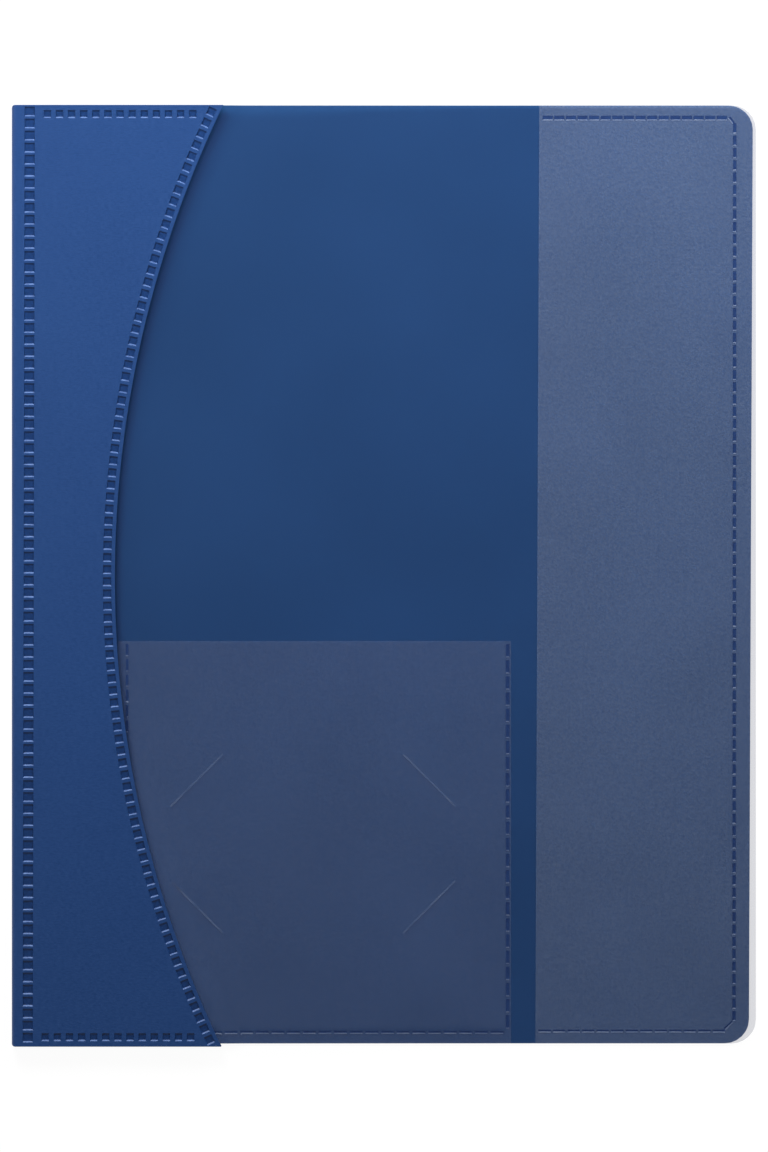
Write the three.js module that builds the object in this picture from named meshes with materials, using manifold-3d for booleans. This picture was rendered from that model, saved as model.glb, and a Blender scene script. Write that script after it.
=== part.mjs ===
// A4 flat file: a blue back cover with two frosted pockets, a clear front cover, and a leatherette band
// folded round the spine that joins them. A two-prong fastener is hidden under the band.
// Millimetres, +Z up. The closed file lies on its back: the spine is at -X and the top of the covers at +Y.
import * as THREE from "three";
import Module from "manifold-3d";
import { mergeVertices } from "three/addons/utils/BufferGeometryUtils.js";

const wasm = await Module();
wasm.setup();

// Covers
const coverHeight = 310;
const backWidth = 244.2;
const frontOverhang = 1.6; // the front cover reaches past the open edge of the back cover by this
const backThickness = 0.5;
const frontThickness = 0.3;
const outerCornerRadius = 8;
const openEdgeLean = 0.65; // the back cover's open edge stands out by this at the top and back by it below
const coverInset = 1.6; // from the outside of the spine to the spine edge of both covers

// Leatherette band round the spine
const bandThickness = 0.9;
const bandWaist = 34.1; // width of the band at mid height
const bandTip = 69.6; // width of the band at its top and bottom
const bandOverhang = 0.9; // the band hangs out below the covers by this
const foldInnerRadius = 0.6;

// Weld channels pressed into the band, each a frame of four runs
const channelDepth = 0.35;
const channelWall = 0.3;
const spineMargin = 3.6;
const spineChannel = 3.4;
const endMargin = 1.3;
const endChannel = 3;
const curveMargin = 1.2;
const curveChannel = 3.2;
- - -
Written exercise:
Give the complete listing a second time, exactly as it reads.

Worked answer:
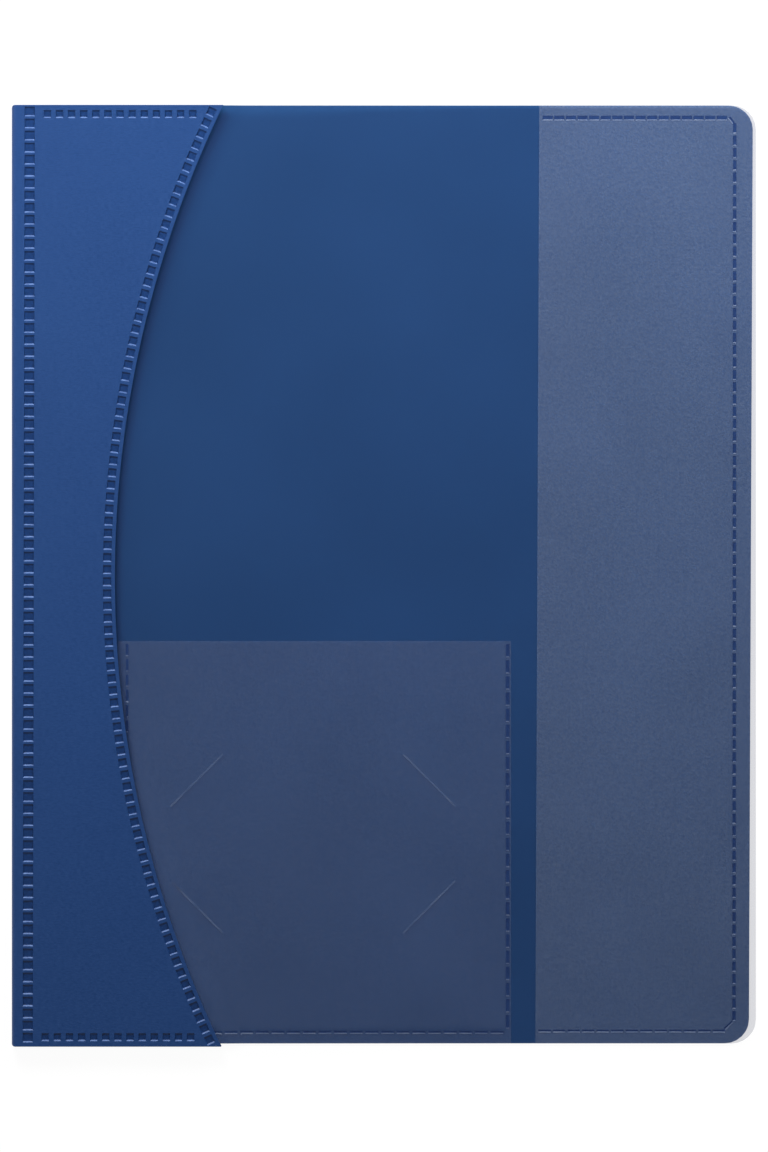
Write the three.js module that builds the object in this picture from named meshes with materials, using manifold-3d for booleans. This picture was rendered from that model, saved as model.glb, and a Blender scene script. Write that script after it.
=== part.mjs ===
// A4 flat file: a blue back cover with two frosted pockets, a clear front cover, and a leatherette band
// folded round the spine that joins them. A two-prong fastener is hidden under the band.
// Millimetres, +Z up. The closed file lies on its back: the spine is at -X and the top of the covers at +Y.
import * as THREE from "three";
import Module from "manifold-3d";
import { mergeVertices } from "three/addons/utils/BufferGeometryUtils.js";

const wasm = await Module();
wasm.setup();

// Covers
const coverHeight = 310;
const backWidth = 244.2;
const frontOverhang = 1.6; // the front cover reaches past the open edge of the back cover by this
const backThickness = 0.5;
const frontThickness = 0.3;
const outerCornerRadius = 8;
const openEdgeLean = 0.65; // the back cover's open edge stands out by this at the top and back by it below
const coverInset = 1.6; // from the outside of the spine to the spine edge of both covers

// Leatherette band round the spine
const bandThickness = 0.9;
const bandWaist = 34.1; // width of the band at mid height
const bandTip = 69.6; // width of the band at its top and bottom
const bandOverhang = 0.9; // the band hangs out below the covers by this
const foldInnerRadius = 0.6;

// Weld channels pressed into the band, each a frame of four runs
const channelDepth = 0.35;
const channelWall = 0.3;
const spineMargin = 3.6;
const spineChannel = 3.4;
const endMargin = 1.3;
const endChannel = 3;
const curveMargin = 1.2;
const curveChannel = 3.2;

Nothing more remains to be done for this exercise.